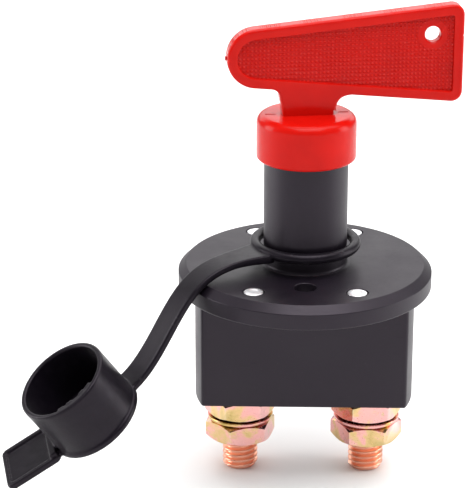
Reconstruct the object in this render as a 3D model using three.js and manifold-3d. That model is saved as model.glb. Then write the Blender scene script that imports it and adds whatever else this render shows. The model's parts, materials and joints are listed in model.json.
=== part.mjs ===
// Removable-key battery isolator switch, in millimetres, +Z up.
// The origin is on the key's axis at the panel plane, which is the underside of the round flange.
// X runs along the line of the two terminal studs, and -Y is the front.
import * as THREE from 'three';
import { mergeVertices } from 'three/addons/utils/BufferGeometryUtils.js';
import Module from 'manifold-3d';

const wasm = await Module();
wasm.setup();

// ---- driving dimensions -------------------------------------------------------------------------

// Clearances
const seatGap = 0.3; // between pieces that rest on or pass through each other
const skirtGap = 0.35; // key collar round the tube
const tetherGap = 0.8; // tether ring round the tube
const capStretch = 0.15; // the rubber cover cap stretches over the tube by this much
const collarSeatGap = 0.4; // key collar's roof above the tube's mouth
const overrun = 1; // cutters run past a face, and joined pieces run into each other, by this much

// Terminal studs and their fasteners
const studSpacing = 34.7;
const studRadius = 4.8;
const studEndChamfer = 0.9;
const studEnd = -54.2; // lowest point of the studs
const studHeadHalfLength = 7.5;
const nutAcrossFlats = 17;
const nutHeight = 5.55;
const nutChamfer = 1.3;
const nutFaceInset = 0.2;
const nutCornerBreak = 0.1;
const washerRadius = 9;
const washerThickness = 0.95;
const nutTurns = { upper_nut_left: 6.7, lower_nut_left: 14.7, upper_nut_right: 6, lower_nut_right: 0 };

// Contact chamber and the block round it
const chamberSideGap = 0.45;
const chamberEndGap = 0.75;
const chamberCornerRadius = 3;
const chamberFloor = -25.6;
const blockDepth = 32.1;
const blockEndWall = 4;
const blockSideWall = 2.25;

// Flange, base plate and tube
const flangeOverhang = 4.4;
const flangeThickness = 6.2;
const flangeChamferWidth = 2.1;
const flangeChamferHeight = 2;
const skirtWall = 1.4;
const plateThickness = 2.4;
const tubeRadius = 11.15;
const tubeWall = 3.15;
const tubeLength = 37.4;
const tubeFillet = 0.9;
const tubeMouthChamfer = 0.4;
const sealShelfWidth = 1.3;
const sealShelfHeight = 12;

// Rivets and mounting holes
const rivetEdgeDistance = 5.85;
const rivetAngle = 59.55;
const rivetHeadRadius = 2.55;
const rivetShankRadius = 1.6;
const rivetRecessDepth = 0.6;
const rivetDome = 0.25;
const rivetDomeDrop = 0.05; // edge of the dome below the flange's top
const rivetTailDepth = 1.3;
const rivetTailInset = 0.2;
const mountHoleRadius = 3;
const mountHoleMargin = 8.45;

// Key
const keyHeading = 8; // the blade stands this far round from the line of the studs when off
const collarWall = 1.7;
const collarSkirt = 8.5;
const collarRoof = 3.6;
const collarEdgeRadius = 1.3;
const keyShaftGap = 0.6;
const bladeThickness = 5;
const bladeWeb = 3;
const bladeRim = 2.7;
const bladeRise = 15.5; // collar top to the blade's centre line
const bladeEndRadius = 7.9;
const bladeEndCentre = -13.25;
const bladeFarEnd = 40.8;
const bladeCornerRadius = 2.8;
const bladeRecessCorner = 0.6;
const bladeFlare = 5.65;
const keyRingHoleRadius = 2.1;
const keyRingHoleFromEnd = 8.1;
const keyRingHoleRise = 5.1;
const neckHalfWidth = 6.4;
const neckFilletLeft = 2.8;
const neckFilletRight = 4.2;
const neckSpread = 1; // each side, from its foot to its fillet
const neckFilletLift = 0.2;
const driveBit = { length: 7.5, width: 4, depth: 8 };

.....

Given task » Reproduce the listing above word for word.

Answer to this task »
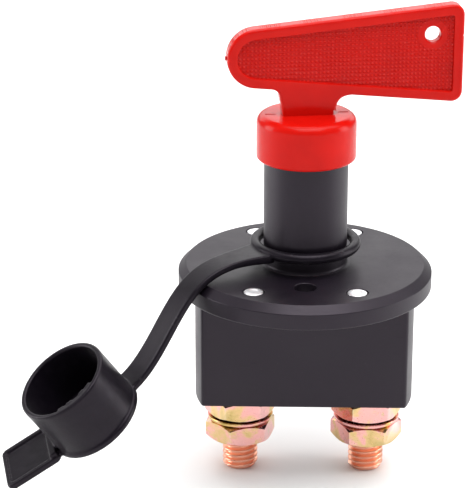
Reconstruct the object in this render as a 3D model using three.js and manifold-3d. That model is saved as model.glb. Then write the Blender scene script that imports it and adds whatever else this render shows. The model's parts, materials and joints are listed in model.json.
=== part.mjs ===
// Removable-key battery isolator switch, in millimetres, +Z up.
// The origin is on the key's axis at the panel plane, which is the underside of the round flange.
// X runs along the line of the two terminal studs, and -Y is the front.
import * as THREE from 'three';
import { mergeVertices } from 'three/addons/utils/BufferGeometryUtils.js';
import Module from 'manifold-3d';

const wasm = await Module();
wasm.setup();

// ---- driving dimensions -------------------------------------------------------------------------

// Clearances
const seatGap = 0.3; // between pieces that rest on or pass through each other
const skirtGap = 0.35; // key collar round the tube
const tetherGap = 0.8; // tether ring round the tube
const capStretch = 0.15; // the rubber cover cap stretches over the tube by this much
const collarSeatGap = 0.4; // key collar's roof above the tube's mouth
const overrun = 1; // cutters run past a face, and joined pieces run into each other, by this much

// Terminal studs and their fasteners
const studSpacing = 34.7;
const studRadius = 4.8;
const studEndChamfer = 0.9;
const studEnd = -54.2; // lowest point of the studs
const studHeadHalfLength = 7.5;
const nutAcrossFlats = 17;
const nutHeight = 5.55;
const nutChamfer = 1.3;
const nutFaceInset = 0.2;
const nutCornerBreak = 0.1;
const washerRadius = 9;
const washerThickness = 0.95;
const nutTurns = { upper_nut_left: 6.7, lower_nut_left: 14.7, upper_nut_right: 6, lower_nut_right: 0 };

// Contact chamber and the block round it
const chamberSideGap = 0.45;
const chamberEndGap = 0.75;
const chamberCornerRadius = 3;
const chamberFloor = -25.6;
const blockDepth = 32.1;
const blockEndWall = 4;
const blockSideWall = 2.25;

// Flange, base plate and tube
const flangeOverhang = 4.4;
const flangeThickness = 6.2;
const flangeChamferWidth = 2.1;
const flangeChamferHeight = 2;
const skirtWall = 1.4;
const plateThickness = 2.4;
const tubeRadius = 11.15;
const tubeWall = 3.15;
const tubeLength = 37.4;
const tubeFillet = 0.9;
const tubeMouthChamfer = 0.4;
const sealShelfWidth = 1.3;
const sealShelfHeight = 12;

// Rivets and mounting holes
const rivetEdgeDistance = 5.85;
const rivetAngle = 59.55;
const rivetHeadRadius = 2.55;
const rivetShankRadius = 1.6;
const rivetRecessDepth = 0.6;
const rivetDome = 0.25;
const rivetDomeDrop = 0.05; // edge of the dome below the flange's top
const rivetTailDepth = 1.3;
const rivetTailInset = 0.2;
const mountHoleRadius = 3;
const mountHoleMargin = 8.45;

// Key
const keyHeading = 8; // the blade stands this far round from the line of the studs when off
const collarWall = 1.7;
const collarSkirt = 8.5;
const collarRoof = 3.6;
const collarEdgeRadius = 1.3;
const keyShaftGap = 0.6;
const bladeThickness = 5;
const bladeWeb = 3;
const bladeRim = 2.7;
const bladeRise = 15.5; // collar top to the blade's centre line
const bladeEndRadius = 7.9;
const bladeEndCentre = -13.25;
const bladeFarEnd = 40.8;
const bladeCornerRadius = 2.8;
const bladeRecessCorner = 0.6;
const bladeFlare = 5.65;
const keyRingHoleRadius = 2.1;
const keyRingHoleFromEnd = 8.1;
const keyRingHoleRise = 5.1;
const neckHalfWidth = 6.4;
const neckFilletLeft = 2.8;
const neckFilletRight = 4.2;
const neckSpread = 1; // each side, from its foot to its fillet
const neckFilletLift = 0.2;
const driveBit = { length: 7.5, width: 4, depth: 8 };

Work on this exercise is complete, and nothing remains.